A la manière dont il a méthodiquement redressé et recentré son parti, le chef des travaillistes britanniques Keir Starmer a mené une campagne volontairement sans éclat. Il entend incarner le retour du « sérieux » au Royaume-Uni et est bien parti pour entrer à Downing Street.
Rares sont ceux qui voyaient un futur Premier ministre dans cet ancien avocat spécialisé dans les droits humains et directeur du parquet général, lorsqu’il a succédé début 2020 au très à gauche Jeremy Corbyn à la tête d’un parti sonné par une déroute électorale historique face aux conservateurs.
Austère, peu charismatique, trop centriste pour une partie de la base militante, souvent assimilé à une élite londonienne pro-européenne déconnectée des classes populaires qui avaient voté en faveur du Brexit… les raisons d’être sceptique ne manquaient pas.
Quatre ans plus tard, le député de 61 ans, entré en politique sur le tard, a recentré son parti sans l’explosion redoutée, et sans état d’âme pour ceux qui refusaient de rentrer dans le rang. Et le Labour est donné grand favori des législatives de jeudi.
– « Pas directeur de cirque » –
Comparé pendant un débat télévisé à « un robot politique », le juriste au style sévère avec ses lunettes et ses cheveux gris à la raie impeccable retrousse les manches lorsqu’il sillonne le pays et insiste sur ses origines modestes.
« Mon père était outilleur et ma mère infirmière », rappelle systématiquement celui dont le prénom peu commun rend hommage au fondateur du Labour, Keir Hardie.
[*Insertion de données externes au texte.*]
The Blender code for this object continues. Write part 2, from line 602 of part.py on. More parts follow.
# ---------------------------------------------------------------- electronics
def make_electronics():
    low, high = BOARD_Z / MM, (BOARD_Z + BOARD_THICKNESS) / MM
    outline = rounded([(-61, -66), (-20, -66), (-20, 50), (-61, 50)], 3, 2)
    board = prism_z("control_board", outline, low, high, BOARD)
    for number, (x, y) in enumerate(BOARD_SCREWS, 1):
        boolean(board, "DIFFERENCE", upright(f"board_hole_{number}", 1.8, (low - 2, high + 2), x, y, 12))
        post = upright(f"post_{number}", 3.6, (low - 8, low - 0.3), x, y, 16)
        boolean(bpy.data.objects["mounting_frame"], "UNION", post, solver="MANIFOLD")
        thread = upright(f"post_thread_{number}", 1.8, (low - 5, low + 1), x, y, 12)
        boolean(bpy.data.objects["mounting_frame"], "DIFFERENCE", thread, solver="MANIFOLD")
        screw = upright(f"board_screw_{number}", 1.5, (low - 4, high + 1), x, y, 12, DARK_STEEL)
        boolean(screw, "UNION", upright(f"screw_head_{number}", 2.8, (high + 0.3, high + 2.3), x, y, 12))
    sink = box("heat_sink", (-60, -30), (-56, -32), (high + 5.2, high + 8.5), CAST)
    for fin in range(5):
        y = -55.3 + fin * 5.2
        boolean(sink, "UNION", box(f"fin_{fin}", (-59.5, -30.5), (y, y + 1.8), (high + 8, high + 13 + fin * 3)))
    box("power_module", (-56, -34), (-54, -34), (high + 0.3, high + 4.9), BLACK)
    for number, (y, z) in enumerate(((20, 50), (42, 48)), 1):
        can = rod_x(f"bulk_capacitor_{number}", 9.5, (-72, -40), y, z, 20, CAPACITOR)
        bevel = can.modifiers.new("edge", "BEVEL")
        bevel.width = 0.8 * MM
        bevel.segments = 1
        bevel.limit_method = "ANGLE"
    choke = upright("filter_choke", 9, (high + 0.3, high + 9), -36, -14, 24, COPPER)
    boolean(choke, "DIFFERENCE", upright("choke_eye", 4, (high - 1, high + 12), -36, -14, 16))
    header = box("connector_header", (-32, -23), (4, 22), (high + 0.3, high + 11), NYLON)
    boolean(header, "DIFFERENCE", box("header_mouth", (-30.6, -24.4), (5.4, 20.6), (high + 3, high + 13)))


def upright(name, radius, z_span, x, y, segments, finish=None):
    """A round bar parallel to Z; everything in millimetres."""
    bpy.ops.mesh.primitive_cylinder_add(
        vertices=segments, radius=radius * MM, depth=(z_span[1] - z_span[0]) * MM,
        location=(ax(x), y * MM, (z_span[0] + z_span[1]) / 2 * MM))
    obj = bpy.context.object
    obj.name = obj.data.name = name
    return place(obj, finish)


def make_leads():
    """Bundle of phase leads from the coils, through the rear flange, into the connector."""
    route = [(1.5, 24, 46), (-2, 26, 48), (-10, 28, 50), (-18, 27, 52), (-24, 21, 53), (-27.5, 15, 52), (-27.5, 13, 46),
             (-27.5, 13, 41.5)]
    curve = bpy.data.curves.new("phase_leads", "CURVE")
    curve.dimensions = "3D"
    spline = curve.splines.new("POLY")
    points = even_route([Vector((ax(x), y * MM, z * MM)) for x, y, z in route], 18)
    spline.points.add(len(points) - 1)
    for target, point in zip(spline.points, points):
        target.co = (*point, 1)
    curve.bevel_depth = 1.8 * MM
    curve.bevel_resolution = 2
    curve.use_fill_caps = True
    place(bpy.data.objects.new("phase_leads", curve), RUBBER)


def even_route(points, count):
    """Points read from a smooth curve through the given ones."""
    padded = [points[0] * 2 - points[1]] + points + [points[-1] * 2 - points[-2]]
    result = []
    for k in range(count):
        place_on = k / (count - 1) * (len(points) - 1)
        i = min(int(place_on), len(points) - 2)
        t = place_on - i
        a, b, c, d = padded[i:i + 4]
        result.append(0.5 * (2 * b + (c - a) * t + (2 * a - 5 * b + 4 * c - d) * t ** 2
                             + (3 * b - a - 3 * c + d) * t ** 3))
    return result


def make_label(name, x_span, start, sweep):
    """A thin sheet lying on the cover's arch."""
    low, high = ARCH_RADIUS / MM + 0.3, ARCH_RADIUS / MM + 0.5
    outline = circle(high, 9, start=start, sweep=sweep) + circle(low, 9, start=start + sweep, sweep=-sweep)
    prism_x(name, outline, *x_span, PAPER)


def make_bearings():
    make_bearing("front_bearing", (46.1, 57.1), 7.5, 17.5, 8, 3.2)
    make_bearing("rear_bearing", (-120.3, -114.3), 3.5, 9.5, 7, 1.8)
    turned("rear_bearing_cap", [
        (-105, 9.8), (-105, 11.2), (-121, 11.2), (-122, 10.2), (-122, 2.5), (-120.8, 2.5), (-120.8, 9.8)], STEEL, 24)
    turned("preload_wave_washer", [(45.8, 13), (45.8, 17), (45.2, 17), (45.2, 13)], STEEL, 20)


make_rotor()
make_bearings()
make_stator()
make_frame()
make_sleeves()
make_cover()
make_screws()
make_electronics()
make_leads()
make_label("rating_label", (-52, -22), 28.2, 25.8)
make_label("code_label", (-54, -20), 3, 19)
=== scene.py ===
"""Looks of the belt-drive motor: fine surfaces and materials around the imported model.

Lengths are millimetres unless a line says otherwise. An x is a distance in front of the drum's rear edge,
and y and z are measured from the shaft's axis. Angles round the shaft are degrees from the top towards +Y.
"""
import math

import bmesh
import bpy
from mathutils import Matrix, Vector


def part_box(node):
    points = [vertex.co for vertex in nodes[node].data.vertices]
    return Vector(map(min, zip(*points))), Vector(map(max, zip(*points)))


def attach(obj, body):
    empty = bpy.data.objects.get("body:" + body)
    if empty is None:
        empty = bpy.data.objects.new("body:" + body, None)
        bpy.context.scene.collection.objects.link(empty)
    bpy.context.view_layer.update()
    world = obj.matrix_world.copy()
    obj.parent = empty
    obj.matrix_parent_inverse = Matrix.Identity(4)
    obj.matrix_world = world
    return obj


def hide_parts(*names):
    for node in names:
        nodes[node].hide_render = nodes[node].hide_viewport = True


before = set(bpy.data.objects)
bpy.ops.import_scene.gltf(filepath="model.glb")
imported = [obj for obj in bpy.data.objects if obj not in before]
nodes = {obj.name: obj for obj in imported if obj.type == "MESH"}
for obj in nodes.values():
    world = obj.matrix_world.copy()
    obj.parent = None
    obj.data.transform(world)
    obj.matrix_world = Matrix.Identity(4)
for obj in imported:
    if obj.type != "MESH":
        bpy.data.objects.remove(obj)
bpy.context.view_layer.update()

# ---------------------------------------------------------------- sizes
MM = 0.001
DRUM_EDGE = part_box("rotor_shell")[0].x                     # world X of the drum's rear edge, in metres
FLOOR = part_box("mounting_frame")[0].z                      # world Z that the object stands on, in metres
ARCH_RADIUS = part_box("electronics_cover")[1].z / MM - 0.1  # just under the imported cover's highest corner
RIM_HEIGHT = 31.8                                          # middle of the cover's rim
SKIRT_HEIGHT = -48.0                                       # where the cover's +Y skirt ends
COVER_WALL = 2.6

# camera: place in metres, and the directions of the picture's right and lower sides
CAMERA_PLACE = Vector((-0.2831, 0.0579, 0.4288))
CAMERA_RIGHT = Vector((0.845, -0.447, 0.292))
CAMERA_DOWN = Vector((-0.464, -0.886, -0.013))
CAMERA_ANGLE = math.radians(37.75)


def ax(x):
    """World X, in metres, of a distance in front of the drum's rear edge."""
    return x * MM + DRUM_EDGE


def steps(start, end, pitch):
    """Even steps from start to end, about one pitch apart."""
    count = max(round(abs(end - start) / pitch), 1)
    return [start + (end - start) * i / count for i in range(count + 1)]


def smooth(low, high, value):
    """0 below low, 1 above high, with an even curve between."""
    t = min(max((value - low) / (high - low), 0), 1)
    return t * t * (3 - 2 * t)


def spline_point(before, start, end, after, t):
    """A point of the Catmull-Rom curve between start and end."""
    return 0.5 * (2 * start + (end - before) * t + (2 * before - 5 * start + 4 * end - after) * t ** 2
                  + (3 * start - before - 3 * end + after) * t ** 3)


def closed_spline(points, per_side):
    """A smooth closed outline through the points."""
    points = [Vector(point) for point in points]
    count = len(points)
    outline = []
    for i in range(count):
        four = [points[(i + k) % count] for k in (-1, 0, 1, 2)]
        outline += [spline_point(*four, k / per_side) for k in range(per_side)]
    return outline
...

« Je sais ce que c’est que d’être gêné de ramener ses amis à la maison parce que la moquette est élimée et les fenêtres fissurées », a-t-il insisté lors de la présentation de son programme, ouvertement « pro-entreprises ».
Car sur le fond, pas question pour ce supporter du club de foot londonien d’Arsenal de dévier d’une politique centriste très prudente, sans promesse spectaculaire au nom du « sérieux » et de la situation délicate des finances publiques.
Au risque de manquer d’ambition ? « Je suis candidat pour être Premier ministre, pas directeur d’un cirque », réplique Keir Starmer, qui répète son mantra « le pays d’abord, le parti ensuite », après les nombreux scandales de l’ère conservatrice.
– Opposé au Brexit –
Né le 2 septembre 1962, Keir Rodney Starmer a grandi dans une petite maison de la périphérie de Londres avec un frère et deux soeurs, un père distant et une mère atteinte d’une maladie articulaire rare qui l’avait empêchée de marcher pendant des années.
Il a pris des cours de violon avec Norman Cook, ancien bassiste des Housemartins devenu célèbre sous le nom de Fatboy Slim.
Après des études de droit à Leeds puis Oxford, Keir Starmer a défendu des syndicats, bataillé contre McDonald’s et combattu la peine de mort dans les Caraïbes.
L’avocat Gavin Millar, qui a travaillé avec lui et reste un ami, le décrit comme « très minutieux, très travailleur, très concentré sur les dossiers, des qualités qui apparaitront s’il entre au 10, Downing Street.
« Il sera aussi très attaché à certaines valeurs fondamentales auxquelles il a toujours cru : l’égalité, les droits humains, la justice sociale, la réduction de l’écart entre les riches et les pauvres », assure-t-il à l’AFP.
Keir Starmer commence à s’orienter en 2003 vers des postes plus établis, et participe à la reconstruction des services de police en Irlande du Nord après les Troubles – les trois décennies du conflit nord-irlandais qui a fait plus de 3.500 morts.
Il prend la tête du parquet d’Angleterre et du Pays de Galles en 2008, où il supervise des poursuites contre des députés abusant de leurs frais de mandat, des journalistes accusés de piratages téléphoniques ou des jeunes lors des émeutes de 2011 en Angleterre.
Anobli en 2014 par la reine Elizabeth II, Keir Starmer utilise rarement le titre « Sir ».
Il est élu député travailliste d’une circonscription du nord de Londres en 2015 deux semaines après la mort de sa mère.
Malgré ses critiques contre Jeremy Corbyn, Keir Starmer devient le porte-parole des travaillistes sur le Brexit – contre lequel il a voté – avant de prendre en avril 2020 la tête du parti.
Il s’attaque aussitôt à l’antisémitisme rampant dans les rangs du Labour, conduisant à la suspension de son prédécesseur.
Malgré l’ampleur de la tâche qui l’attend s’il est élu, Keir Starmer se dit surtout inquiet pour sa fille et son fils restés invisibles pendant la campagne, tout comme sa femme Victoria.
Il a d’ailleurs déjà promis de réserver ses vendredis soirs à sa famille, les conservateurs s’empressant de railler un futur Premier ministre « à temps partiel ».